[START OF Data extract]
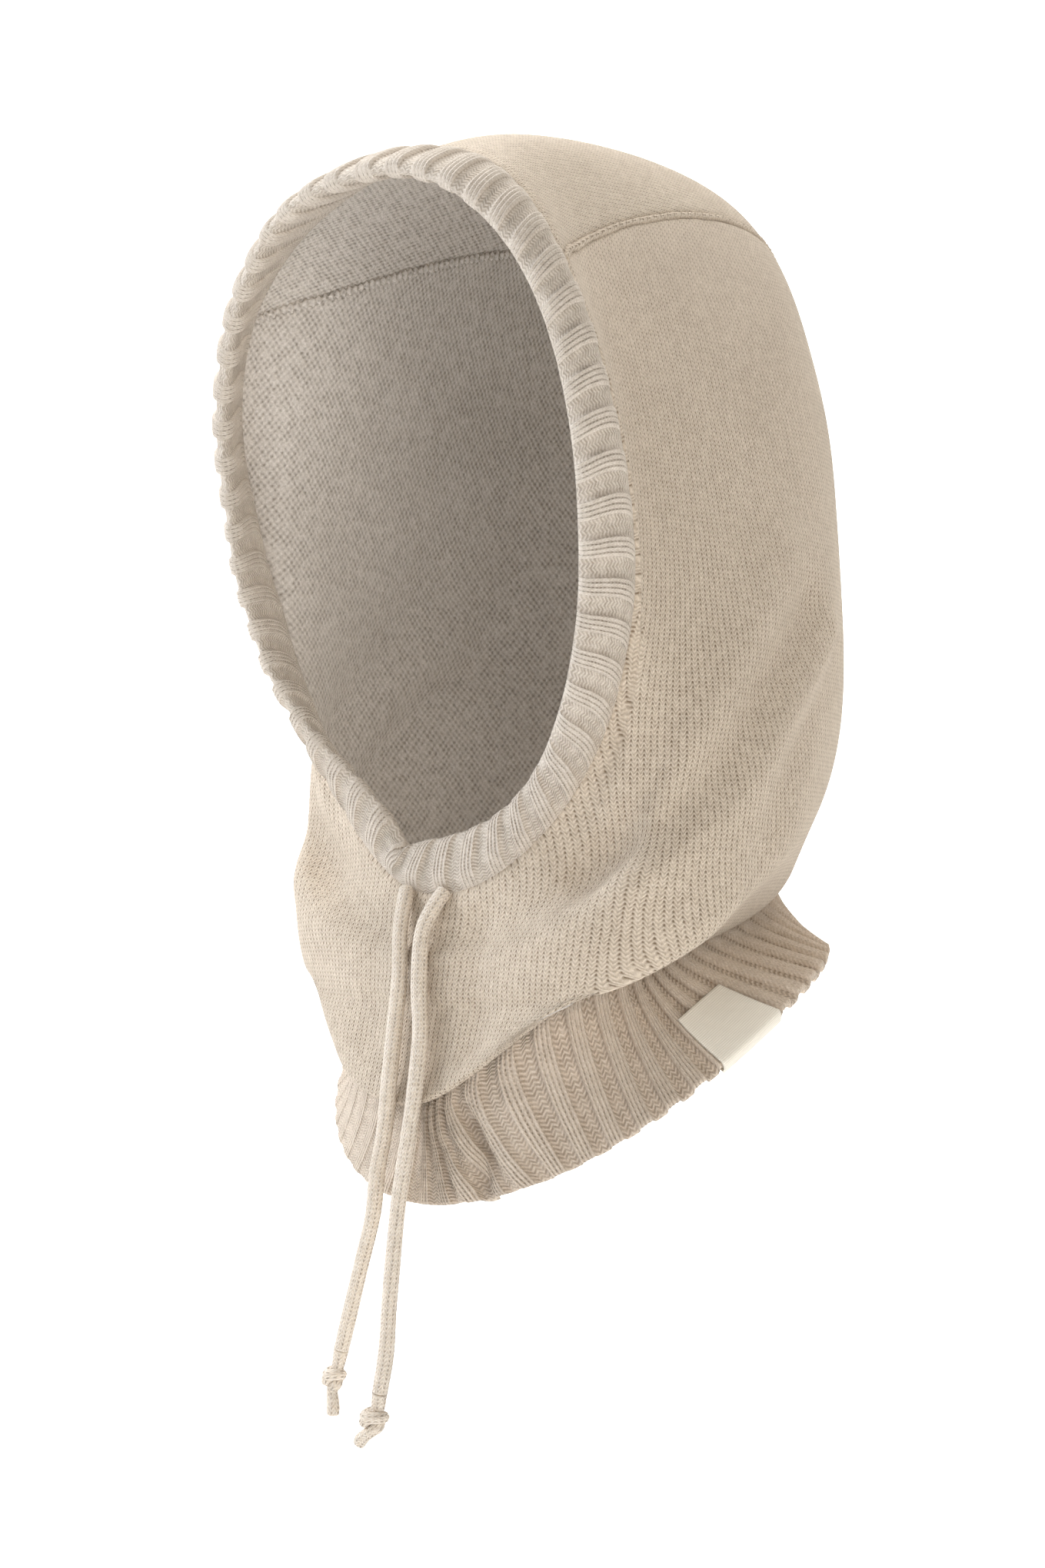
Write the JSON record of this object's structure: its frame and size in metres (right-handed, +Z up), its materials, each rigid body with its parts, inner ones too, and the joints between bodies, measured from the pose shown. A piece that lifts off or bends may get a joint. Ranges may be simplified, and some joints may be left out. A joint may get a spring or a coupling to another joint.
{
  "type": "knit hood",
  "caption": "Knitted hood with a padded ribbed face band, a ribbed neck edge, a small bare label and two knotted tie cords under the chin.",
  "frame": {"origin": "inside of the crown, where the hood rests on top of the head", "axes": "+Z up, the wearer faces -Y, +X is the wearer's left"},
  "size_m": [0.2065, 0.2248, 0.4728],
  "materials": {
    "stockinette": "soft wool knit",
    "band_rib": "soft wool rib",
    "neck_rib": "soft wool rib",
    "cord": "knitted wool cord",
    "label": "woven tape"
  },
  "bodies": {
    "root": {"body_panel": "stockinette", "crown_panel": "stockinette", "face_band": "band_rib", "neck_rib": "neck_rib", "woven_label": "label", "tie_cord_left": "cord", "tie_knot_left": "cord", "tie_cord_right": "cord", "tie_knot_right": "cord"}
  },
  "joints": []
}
[END OF Data extract]
## Written task
Reproduce the data shown above exactly.

## The result
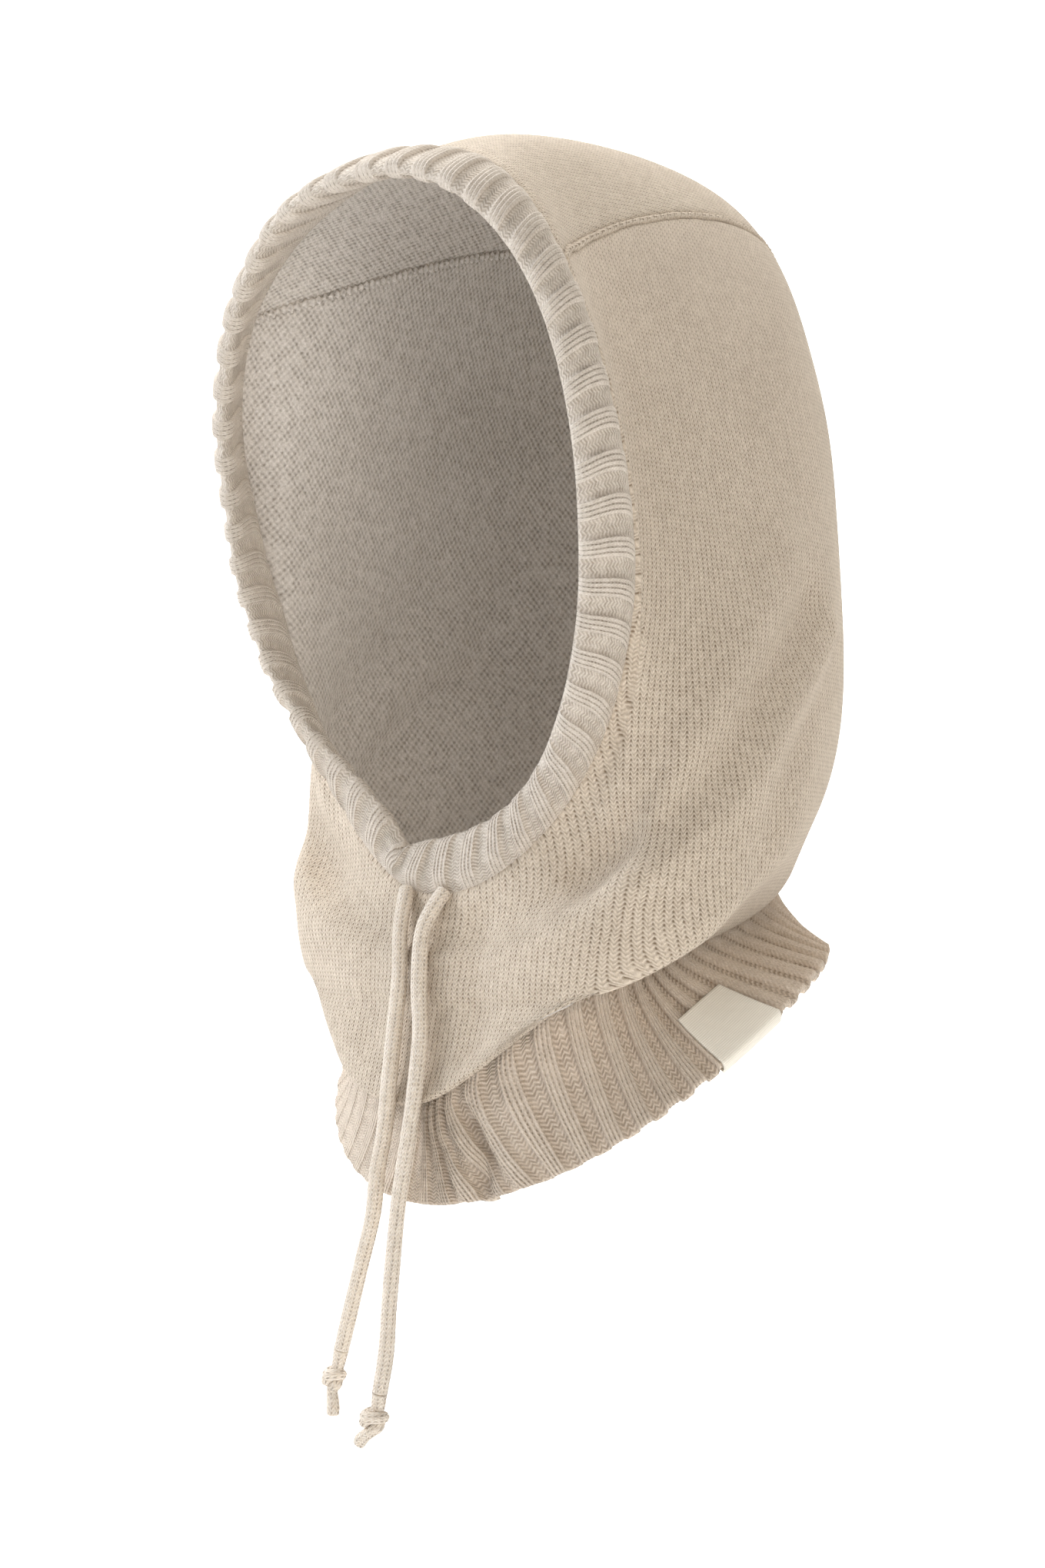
Write the JSON record of this object's structure: its frame and size in metres (right-handed, +Z up), its materials, each rigid body with its parts, inner ones too, and the joints between bodies, measured from the pose shown. A piece that lifts off or bends may get a joint. Ranges may be simplified, and some joints may be left out. A joint may get a spring or a coupling to another joint.
{
  "type": "knit hood",
  "caption": "Knitted hood with a padded ribbed face band, a ribbed neck edge, a small bare label and two knotted tie cords under the chin.",
  "frame": {"origin": "inside of the crown, where the hood rests on top of the head", "axes": "+Z up, the wearer faces -Y, +X is the wearer's left"},
  "size_m": [0.2065, 0.2248, 0.4728],
  "materials": {
    "stockinette": "soft wool knit",
    "band_rib": "soft wool rib",
    "neck_rib": "soft wool rib",
    "cord": "knitted wool cord",
    "label": "woven tape"
  },
  "bodies": {
    "root": {"body_panel": "stockinette", "crown_panel": "stockinette", "face_band": "band_rib", "neck_rib": "neck_rib", "woven_label": "label", "tie_cord_left": "cord", "tie_knot_left": "cord", "tie_cord_right": "cord", "tie_knot_right": "cord"}
  },
  "joints": []
}